Common Challenges in Stakeholder Engagement
Here are some common challenges Scrum Teams face when engaging with stakeholders and ways to overcome these challenges:
Stakeholders don’t come or participate fully in the Sprint Review
How to overcome this challenge
Frequent, iterative stakeholder feedback is a critical part of Scrum. This feedback helps:
- Keep the concept of creating customer value top-of-mind for the Scrum Team
- Validate the assumptions that the Scrum Team made about user needs and any tradeoffs they made during the Sprint
- Reduce risk by uncovering issues or problems early and often
- Limit the likelihood that the Scrum Team goes in the wrong direction while trying to solve customer problems
When stakeholders don’t participate in Sprint Reviews, the entire Scrum Team, especially the Product Owner, should ask for stakeholder input in order to improve the product.
Stakeholders don’t understand their roles and responsibilities while engaging with the Scrum Team
How to overcome this challenge
If this is the case, help improve the stakeholders' understanding of Scrum and its empirical nature by helping them to realize the importance that they play in delivering better products to market. At the same time, the Scrum Team needs to understand that the Sprint Review is not their only time to get stakeholder input. They can engage and learn as needed to help refine Product Backlog items and capture more detailed expectations. Building a stronger relationship between the Scrum Team and stakeholders overall can help to drive long-term collaboration. At least for the first few Sprint Reviews, start by explaining the goal of a Sprint Review and the important role that everyone plays in it.
Stakeholders demand that their PBI be added or ordered higher in the Product Backlog
How to overcome this challenge
The Product Owner is accountable for Product Backlog management, including ordering the Product Backlog items (PBIs). Centralizing this accountability on one person increases focus, streamlines decision-making and increases the likelihood that the most valuable feedback, rather than the ideas of the most forceful stakeholders, are taken into account.
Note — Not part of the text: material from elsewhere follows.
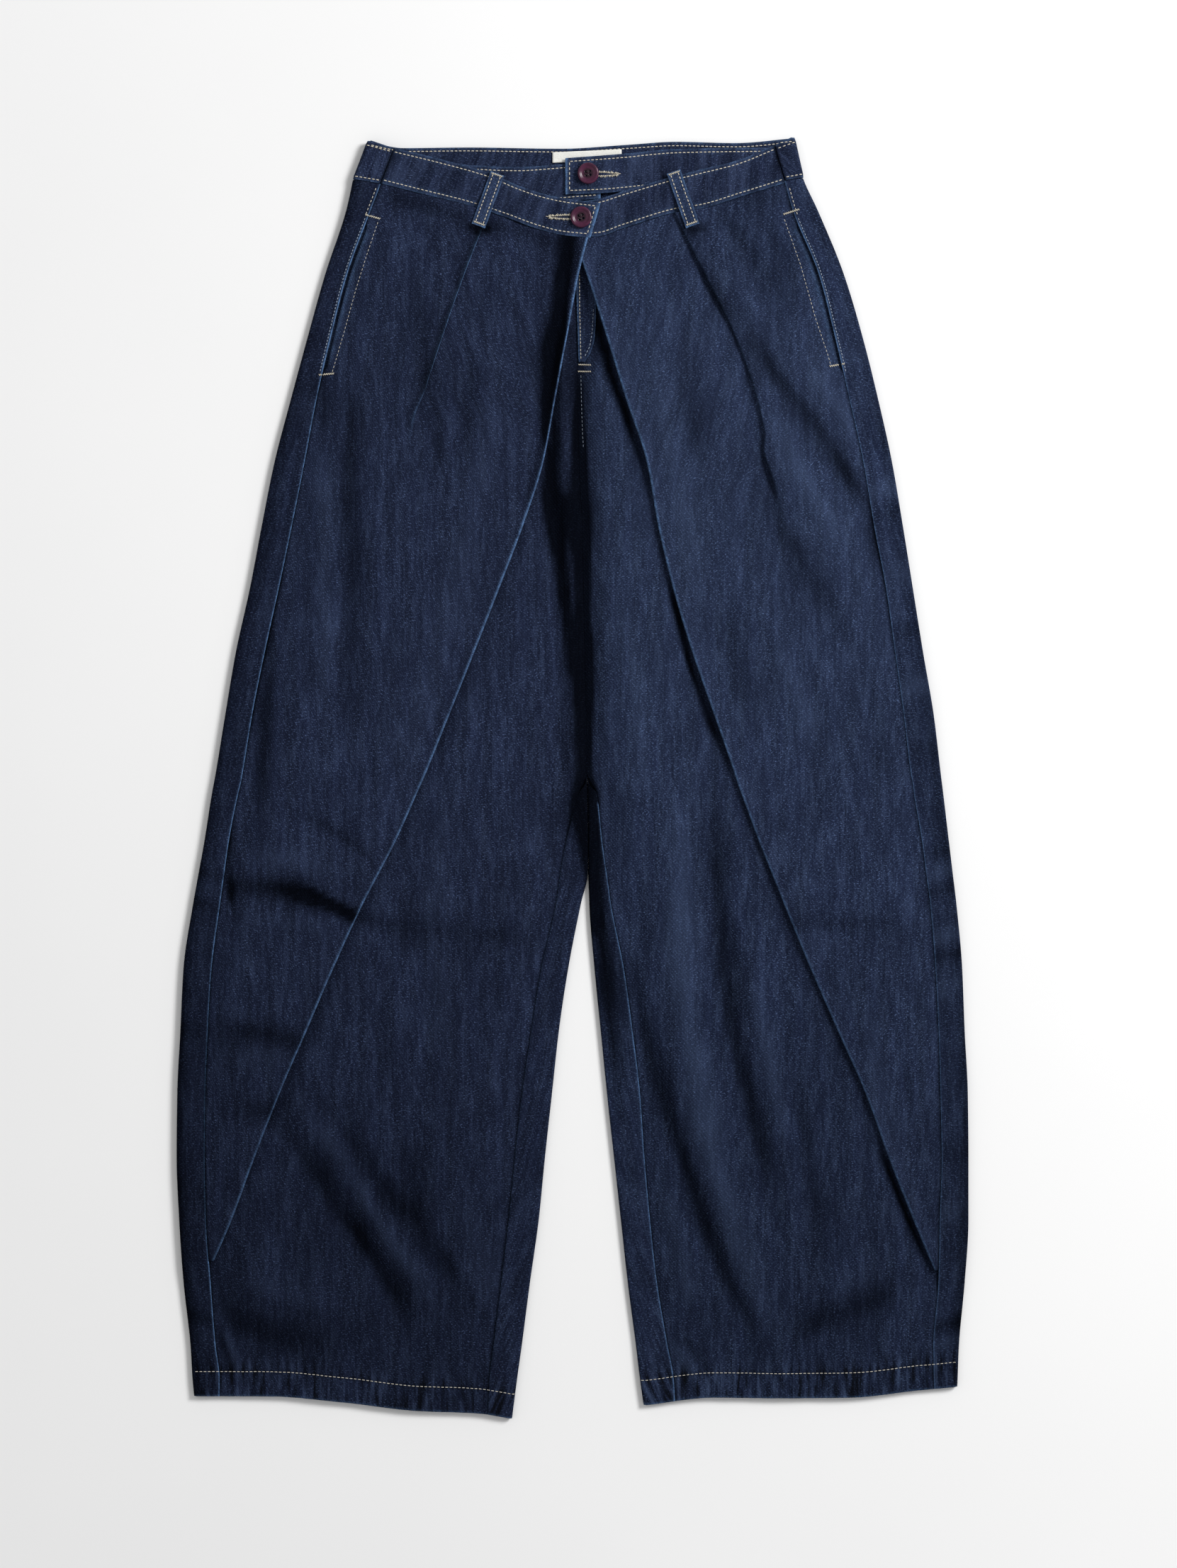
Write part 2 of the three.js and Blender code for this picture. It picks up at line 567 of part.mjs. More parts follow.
// An outer front: from the turned-in edge out to the diagonal fold, back over itself, through the
// tuck and on to the side seam.
function overlayPanel(leg) {
  const topStation = OVER_BAND;
  const top = (x) => leg.overBand(x) - EDGE_GAP;
  const stations = [topStation, ...TUCK_STATIONS];
  for (let v = 150; v > leg.tipY + TIP_STEP; v -= 50) stations.push(v);
  stations.push(leg.tipY + TIP_STEP, leg.tipY);
  const round = STEP / 2;
  const rows = stations.map((v) => {
    const put = (outward) => locate(leg, v, top, topStation, outward);
    const fold = (at) => leg.sign * leg.fold(at);
    const seam = (at) => leg.sign * leg.side(at) - EDGE_GAP - opening(at);
    const [, foldY] = put(fold);
    const width = seam(foldY) - fold(foldY);
    const turned = Math.min(TURN_IN, TURN_SHARE * width);
    const low = (x, y) => innerLevel(leg, x, y) + STEP + SLACK + lift(leg, x, y);
    const over = (x, y) => {
      const share = clamp((leg.sign * x - fold(y) - turned) / (seam(y) - fold(y) - turned));
      return mix(low(x, y) + STEP, sideLevel(leg, y), smooth(0, 1, share));
    };
    const crest = (at) => fold(at) + CLOTH / 2 + round;
    const points = [1, 0.5, 0].map((t) => {
      const [x, y] = put((at) => mix(crest(at), fold(at) + turned, t));
      return [x, y, low(x, y)];
    });
    const [, , foldLevel] = points[2];
    turn([0, foldLevel], Math.PI, -Math.PI, round, TURN_STEPS).forEach(([out, level]) =>
      points.push([...put((at) => crest(at) + out), level]),
    );

    const [, tuckY] = put((at) => leg.sign * leg.tuckEdge(at));
    const onTuck = smooth(leg.tuckStart - TUCK_JOIN, leg.tuckStart + TUCK_JOIN, tuckY);
    const tuck = tuckSection(leg, tuckY, width);
    const start = (at) => {
      const rest = mix(fold(at), seam(at), TUCK_REST);
      return mix(rest, leg.sign * leg.tuckEdge(at), onTuck) + tuck.under;
    };
    OVER_COLUMNS.forEach((t) => {
      const [x, y] = put((at) => mix(crest(at), start(at), t));
      points.push([x, y, over(x, y)]);
    });
    const [, , startLevel] = points[points.length - 1];
    tuck.points.forEach(([out, up]) =>
      points.push([...put((at) => start(at) + out), startLevel + up]),
    );
    const [endOut, rise] = tuck.end;
    const clear = tuck.radius + CLOTH;
    [0.25, 0.5, 0.75, 1].forEach((t) => {
      const [x, y] = put((at) => mix(start(at) + endOut, seam(at), t));
      const past = leg.sign * x - start(y);
      const room = seam(y) - start(y) - Math.max(0, -endOut) - clear;
      const sink = smooth(clear, clear + Math.min(SINK_LENGTH, room), past);
      points.push([x, y, over(x, y) + rise * (1 - sink)]);
    });
    return points;
  });
  return wall(rows, { flip: leg.sign });
}

function flyPlacket() {
  const rows = FLY.map(({ y, from, to }) =>
    range(5).map((j) => {
      const x = mix(from, to, j / 4);
      const leg = x < LEFT.inseam(y) ? LEFT : RIGHT;
      return [x, y, innerLevel(leg, x, y) + STEP];
    }),
  );
  return wall(rows);
}

// The strip in a side pocket's opening, just below the overlay and the side seam's flap.
function pocketFacing(leg) {
  const rows = FACING_STATIONS.map((y) =>
    FACING_COLUMNS.map((out) => [
      leg.side(y) + leg.sign * out,
      y,
      sideLevel(leg, y) - CLOTH / 2 - LAYER_GAP - THIN / 2,
    ]),
  );
  return wall(rows, { flip: leg.sign, outer: THIN / 2, inner: THIN / 2 });
}

// A waistband piece that runs along its table, from its top edge to its bottom edge.
function bandRows(line, steps) {
  const low = curve(line, "bottomX", "bottomY");
  const high = curve(line, "topX", "topY");
  const level = curve(line, "topX", "level");
  const [first, last] = [line[0], line[line.length - 1]];
  return [0, 0.5, 1].map((down) =>
    range(steps + 1).map((i) => {
      const topX = mix(first.topX, last.topX, i / steps);
      const lowX = mix(first.bottomX, last.bottomX, i / steps);
      return [mix(topX, lowX, down), mix(high(topX), low(lowX), down), level(topX)];
    }),
  );
}
const band = (line, steps) => wall(bandRows(line, steps), { outer: BAND / 2, inner: BAND / 2 });

function backBand() {
  const top = curve(BACK_TOP, "x", "y");
  const [left, right] = BACK_BAND_SIDES;
  const level = OUTER_LEFT[0].level;
  const round = (level - BACK_BAND) / 2;
  const rows = [0, 0.5, 1].map((down) => {
    const seam = (end) => mix(end.seamTopX, end.seamLowX, down) + end.side * EDGE_GAP;
    const brow = (end) => mix(end.edgeTopX, end.edgeLowX, down) - end.side * (round + BAND / 2);
    const lineY = (x, front) => mix(front ?? top(x), waistLine(x) + EDGE_GAP, down);
    const points = [];
    const wrap = (end) => {
      const flat = [0, 0.5, 1].map((t) => {
        const x = mix(seam(end), brow(end), t);
        return [x, lineY(x, mix(end.seamTopY, top(end.edgeTopX), t)), level];
      });
      const bent = turn([0, level], 0, -Math.PI, round, TURN_STEPS).map(([out, height]) => {
        const x = brow(end) + end.side * out;
        return [x, lineY(x), height];
      });
      return [...flat, ...bent];
    };
    points.push(...wrap(left));
    range(BAND_COLUMNS - 1).forEach((i) => {
      const x = mix(brow(left), brow(right), (i + 1) / BAND_COLUMNS);
      points.push([x, lineY(x), BACK_BAND]);
    });
    points.push(...wrap(right).reverse());
    return points;
  });
  return wall(rows, { flip: -1, outer: BAND / 2, inner: BAND / 2 });
}

function labelBlank() {
  const { x: left, topY, lowY, width } = LABEL_CORNER;
  const level = BACK_BAND + BAND / 2 + SEAM_GAP + THIN / 2;
  const rows = [topY, lowY].map((y) =>
    range(4).map((j) => [left + (width * j) / 3, y + (LABEL_SLANT * width * j) / 3, level]),
  );
  return wall(rows, { outer: THIN / 2, inner: THIN / 2 });
}

// A strip laid along a line, with its level at each share of its length.
function strip({ topX, topY, lowX, lowY }, levels) {
  const along = new THREE.Vector2(lowX - topX, lowY - topY).normalize();
  const rows = levels.map(({ share, level }) =>
    [-0.5, 0, 0.5].map((across) => [
      mix(topX, lowX, share) - along.y * across * LOOP_WIDTH,
      mix(topY, lowY, share) + along.x * across * LOOP_WIDTH,
      level,
    ]),
  );
  return wall(rows, { outer: THIN / 2, inner: THIN / 2 });
}

function button({ x, y, level }) {
  const outline = BUTTON_PROFILE.map(({ r, h }) => new THREE.Vector2(r, h));
  const body = new THREE.LatheGeometry(outline, BUTTON_FACETS).rotateX(Math.PI / 2);
  const holes = [45, 135, 225, 315].map((degrees) => {
    const angle = THREE.MathUtils.degToRad(degrees);
    const hole = new THREE.CylinderGeometry(HOLE_RADIUS, HOLE_RADIUS, 2 * BUTTON_HEIGHT, 8);
    hole.rotateX(Math.PI / 2);
    return hole.translate(HOLE_OFFSET * Math.cos(angle), HOLE_OFFSET * Math.sin(angle), 0);
  });
  const cut = holes.reduce((left, hole) => left.subtract(solid(hole)), solid(body));
  return geometryOf(cut).translate(x, y, level + BAND / 2 + SEAM_GAP + HALF_BUTTON);
}

const kernel = await Module();
kernel.setup();

function solid(geometry) {
  geometry.deleteAttribute("normal");
  geometry.deleteAttribute("uv");
  const merged = mergeVertices(geometry, 1e-4);
  const mesh = new kernel.Mesh({
    numProp: 3,
    vertProperties: merged.getAttribute("position").array,
    triVerts: new Uint32Array(merged.getIndex().array),
  });
  return new kernel.Manifold(mesh);
}

function geometryOf(body) {
  const mesh = body.getMesh();
  const geometry = new THREE.BufferGeometry();
  const points = new Float32Array(mesh.vertProperties);
  geometry.setAttribute("position", new THREE.BufferAttribute(points, 3));
  geometry.setIndex([...mesh.triVerts]);
  geometry.computeVertexNormals();
  return geometry;
}

const finish = (color, roughness) =>
  new THREE.MeshStandardMaterial({ color, roughness, metalness: 0, side: THREE.FrontSide });
const DENIM = { color: 0x1f2a4c, roughness: 0.85 };
const DENIM_WORN = { color: 0x35507e, roughness: 0.85 };
const LABEL_CLOTH = { color: 0xd9d6cc, roughness: 0.7 };
const BUTTON_RESIN = { color: 0x4a1a33, roughness: 0.25 };

const jeans = new THREE.Group();
function add(name, geometry, { color, roughness }) {
  const mesh = new THREE.Mesh(geometry, finish(color, roughness));
  mesh.name = name;
  jeans.add(mesh);
}

[["left", LEFT], ["right", RIGHT]].forEach(([name, leg]) => {
  add(`back_${name}`, backPanel(leg), DENIM);
  add(`front_${name}`, frontPanel(leg), DENIM);
  add(`front_overlay_${name}`, overlayPanel(leg), DENIM);
  add(`pocket_facing_${name}`, pocketFacing(leg), DENIM_WORN);
});
add("fly_placket", flyPlacket(), DENIM);
add("waistband_back", backBand(), DENIM);
add("waistband_outer_left", band(OUTER_LEFT, 14), DENIM);
add("waistband_outer_right", band(OUTER_RIGHT, 14), DENIM);
add("waistband_inner_left", band(INNER_LEFT, 12), DENIM);
add("waistband_inner_right", band(INNER_RIGHT, 12), DENIM);
add("label_blank", labelBlank(), LABEL_CLOTH);
BUTTONS.forEach((place) => add(place.name, button(place), BUTTON_RESIN));
FRONT_LOOPS.forEach((loop) => add(loop.name, strip(loop, FRONT_LOOP_LEVELS), DENIM));
BACK_LOOPS.forEach(({ name, x }) => {
  const lowY = WAIST_LINE + 1;
  const ends = { topX: x, topY: lowY + BACK_LOOP_LENGTH, lowX: x, lowY };
  add(name, strip(ends, BACK_LOOP_LEVELS), DENIM);
});

export default jeans;
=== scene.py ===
import math
import bpy
import bmesh
import numpy as np
from mathutils import Matrix, Vector
from mathutils.bvhtree import BVHTree


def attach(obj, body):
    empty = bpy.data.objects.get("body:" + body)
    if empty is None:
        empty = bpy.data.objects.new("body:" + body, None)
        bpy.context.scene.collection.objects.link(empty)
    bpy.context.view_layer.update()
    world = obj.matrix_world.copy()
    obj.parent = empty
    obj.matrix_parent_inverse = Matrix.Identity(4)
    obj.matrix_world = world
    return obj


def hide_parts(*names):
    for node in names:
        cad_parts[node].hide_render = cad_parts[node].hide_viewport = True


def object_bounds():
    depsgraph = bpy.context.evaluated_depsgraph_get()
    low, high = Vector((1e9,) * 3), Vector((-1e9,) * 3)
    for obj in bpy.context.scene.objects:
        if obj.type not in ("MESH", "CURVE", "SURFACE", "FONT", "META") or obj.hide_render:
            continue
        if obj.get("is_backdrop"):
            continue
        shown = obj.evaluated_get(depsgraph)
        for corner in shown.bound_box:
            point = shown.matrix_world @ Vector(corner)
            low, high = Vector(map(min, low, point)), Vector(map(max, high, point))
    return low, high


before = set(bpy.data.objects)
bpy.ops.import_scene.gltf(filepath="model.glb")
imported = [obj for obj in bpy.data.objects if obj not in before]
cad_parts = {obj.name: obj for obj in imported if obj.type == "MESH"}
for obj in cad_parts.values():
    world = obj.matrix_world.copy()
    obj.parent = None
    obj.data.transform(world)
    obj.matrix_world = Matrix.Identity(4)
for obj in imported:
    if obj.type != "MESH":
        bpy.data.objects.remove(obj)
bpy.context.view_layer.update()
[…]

Scrum entrusts this accountability to the Product Owner and it’s the Product Owner’s responsibility to push back on forceful stakeholders as needed. Saying “no'' may be difficult, but necessary in certain situations. This disagreement on priorities also opens an opportunity for the Product Owner to have a conversation around how the suggestion supports the Product Goal. When stakeholders are uncompromising and insist that their suggestion is what customers want, the Product Owner must learn more about the root of the stakeholder’s insistence and determine for themselves whether the suggestion has merit.
Stakeholders ask for a concrete release date with a list of features that will be included at that time
How to overcome this challenge
It’s not surprising that stakeholders are eager to receive the product and want to know when to expect it. However, when solving complex problems using an empirical process, we are iteratively building our way to the solution, learning along the way and don’t know precisely when we’ll be done. We simply don’t have all the answers yet! That said, it’s possible to help the stakeholders feel more comfortable by reminding them that Scrum focuses on delivering customer value early and often, has well-defined goals and provides the opportunity for them to inspect progress during the Sprint Reviews.
In addition, it’s possible to help them visualize the progress being made by sharing forecasts and a product roadmap. It must be made clear that the only thing the Scrum Team can provide is an estimate, since they do not know what issues or feedback they may encounter as they do their work.